Would you copy out the whole listing exactly as given?

• **Data extracted from a collection**:
:::::
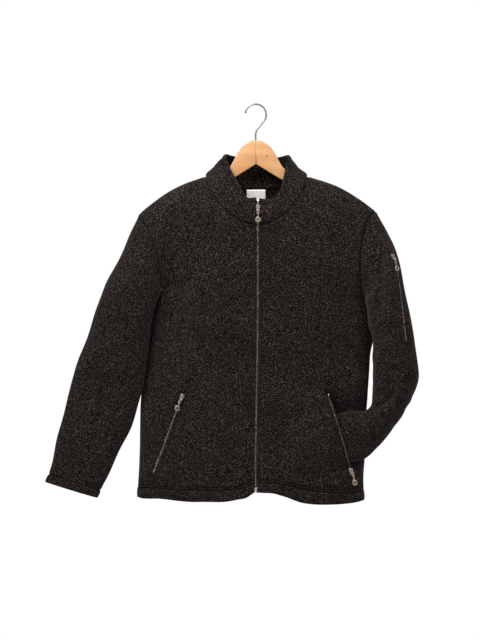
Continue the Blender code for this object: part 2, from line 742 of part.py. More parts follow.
def make_garment():
    points, normals, sleeves, collar, collar_normals = garment()
    first, last = pocket_rows()
    slot = {(row, POCKET_COLUMN) for row in range(first, last)}
    surfaces = {}
    for side in ("right", "left"):
        grid = points[side, "front"].copy()
        own = normals[side, "front"]
        surfaces[side] = (grid.copy(), own)
        pull_back(grid, own, "top")
        pull_back(grid, own, "right")
        wall("front_" + side, grid, own, band_thickness(len(grid), 2), "wool", holes=slot)
    back = np.concatenate([points["right", "back"][:, ::-1], points["left", "back"][:, 1:]], axis=1)
    back_normals = np.concatenate(
        [normals["right", "back"][:, ::-1], normals["left", "back"][:, 1:]], axis=1)
    middle = len(column_shares()) - 1
    back_normals[:, middle] = unit(back_normals[:, middle] * np.array([0, 1, 1]))
    surfaces["back"] = (back.copy(), back_normals)
    pull_back(back, back_normals, "top")
    pull_back(back, back_normals, "left")
    pull_back(back, back_normals, "right")
    wall("back", back, back_normals, band_thickness(len(back), 2), "wool")
    for side, (grid, own) in sleeves.items():
        surfaces["sleeve_" + side] = (grid.copy(), own)
        grid = grid.copy()
        ring = np.concatenate([grid, grid[:, :1]], axis=1)
        ring_normals = np.concatenate([own, own[:, :1]], axis=1)
        amount = np.full(len(ring[0]), SEAM_GAP / 2)
        amount[ARMHOLE_ROWS] = ARMPIT_GAP
        body = np.array([-side_sign(side), 0, 0])
        pull_back(ring, ring_normals, "top", amount, body)
        wall("sleeve_" + side, ring[:, :-1], own, band_thickness(len(grid), 1), "wool", wrap=True)
    surfaces["collar"] = (collar.copy(), collar_normals)
    pull_back(collar, collar_normals, "top")
    thickness = np.full(len(COLLAR_ROWS), DOUBLED)
    thickness[0] = CLOTH
    wall("collar", collar, collar_normals, thickness[:, None], "wool")
    surfaces["collar_thickness"] = thickness
    return surfaces


# Zips, label

def toward(points, from_column, to_column, reach):
    """Points on the straight line from one column towards another, at a distance."""
    start = points[:, from_column]
    step = points[:, to_column] - start
    length = np.linalg.norm(step, axis=-1, keepdims=True)
    return start + step / length * reach


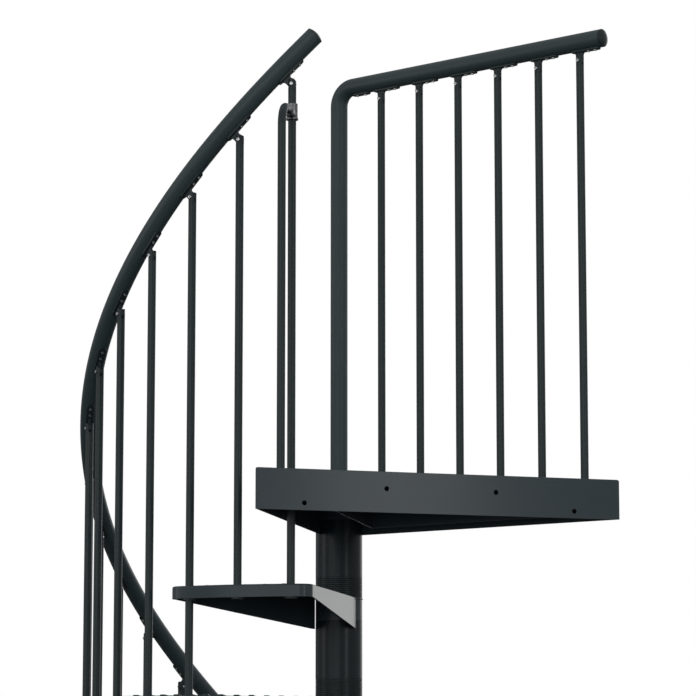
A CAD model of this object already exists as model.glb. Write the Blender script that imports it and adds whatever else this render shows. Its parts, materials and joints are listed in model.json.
:::::
• **Exercise solution**:
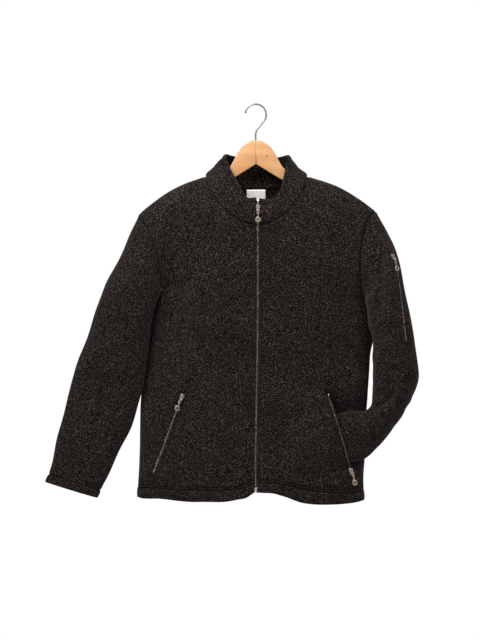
Continue the Blender code for this object: part 2, from line 742 of part.py. More parts follow.
def make_garment():
    points, normals, sleeves, collar, collar_normals = garment()
    first, last = pocket_rows()
    slot = {(row, POCKET_COLUMN) for row in range(first, last)}
    surfaces = {}
    for side in ("right", "left"):
        grid = points[side, "front"].copy()
        own = normals[side, "front"]
        surfaces[side] = (grid.copy(), own)
        pull_back(grid, own, "top")
        pull_back(grid, own, "right")
        wall("front_" + side, grid, own, band_thickness(len(grid), 2), "wool", holes=slot)
    back = np.concatenate([points["right", "back"][:, ::-1], points["left", "back"][:, 1:]], axis=1)
    back_normals = np.concatenate(
        [normals["right", "back"][:, ::-1], normals["left", "back"][:, 1:]], axis=1)
    middle = len(column_shares()) - 1
    back_normals[:, middle] = unit(back_normals[:, middle] * np.array([0, 1, 1]))
    surfaces["back"] = (back.copy(), back_normals)
    pull_back(back, back_normals, "top")
    pull_back(back, back_normals, "left")
    pull_back(back, back_normals, "right")
    wall("back", back, back_normals, band_thickness(len(back), 2), "wool")
    for side, (grid, own) in sleeves.items():
        surfaces["sleeve_" + side] = (grid.copy(), own)
        grid = grid.copy()
        ring = np.concatenate([grid, grid[:, :1]], axis=1)
        ring_normals = np.concatenate([own, own[:, :1]], axis=1)
        amount = np.full(len(ring[0]), SEAM_GAP / 2)
        amount[ARMHOLE_ROWS] = ARMPIT_GAP
        body = np.array([-side_sign(side), 0, 0])
        pull_back(ring, ring_normals, "top", amount, body)
        wall("sleeve_" + side, ring[:, :-1], own, band_thickness(len(grid), 1), "wool", wrap=True)
    surfaces["collar"] = (collar.copy(), collar_normals)
    pull_back(collar, collar_normals, "top")
    thickness = np.full(len(COLLAR_ROWS), DOUBLED)
    thickness[0] = CLOTH
    wall("collar", collar, collar_normals, thickness[:, None], "wool")
    surfaces["collar_thickness"] = thickness
    return surfaces


# Zips, label

def toward(points, from_column, to_column, reach):
    """Points on the straight line from one column towards another, at a distance."""
    start = points[:, from_column]
    step = points[:, to_column] - start
    length = np.linalg.norm(step, axis=-1, keepdims=True)
    return start + step / length * reach


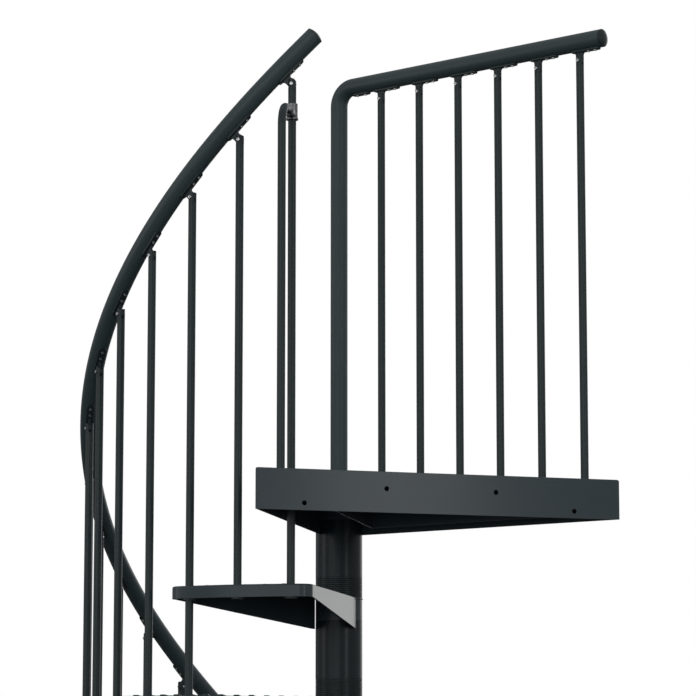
A CAD model of this object already exists as model.glb. Write the Blender script that imports it and adds whatever else this render shows. Its parts, materials and joints are listed in model.json.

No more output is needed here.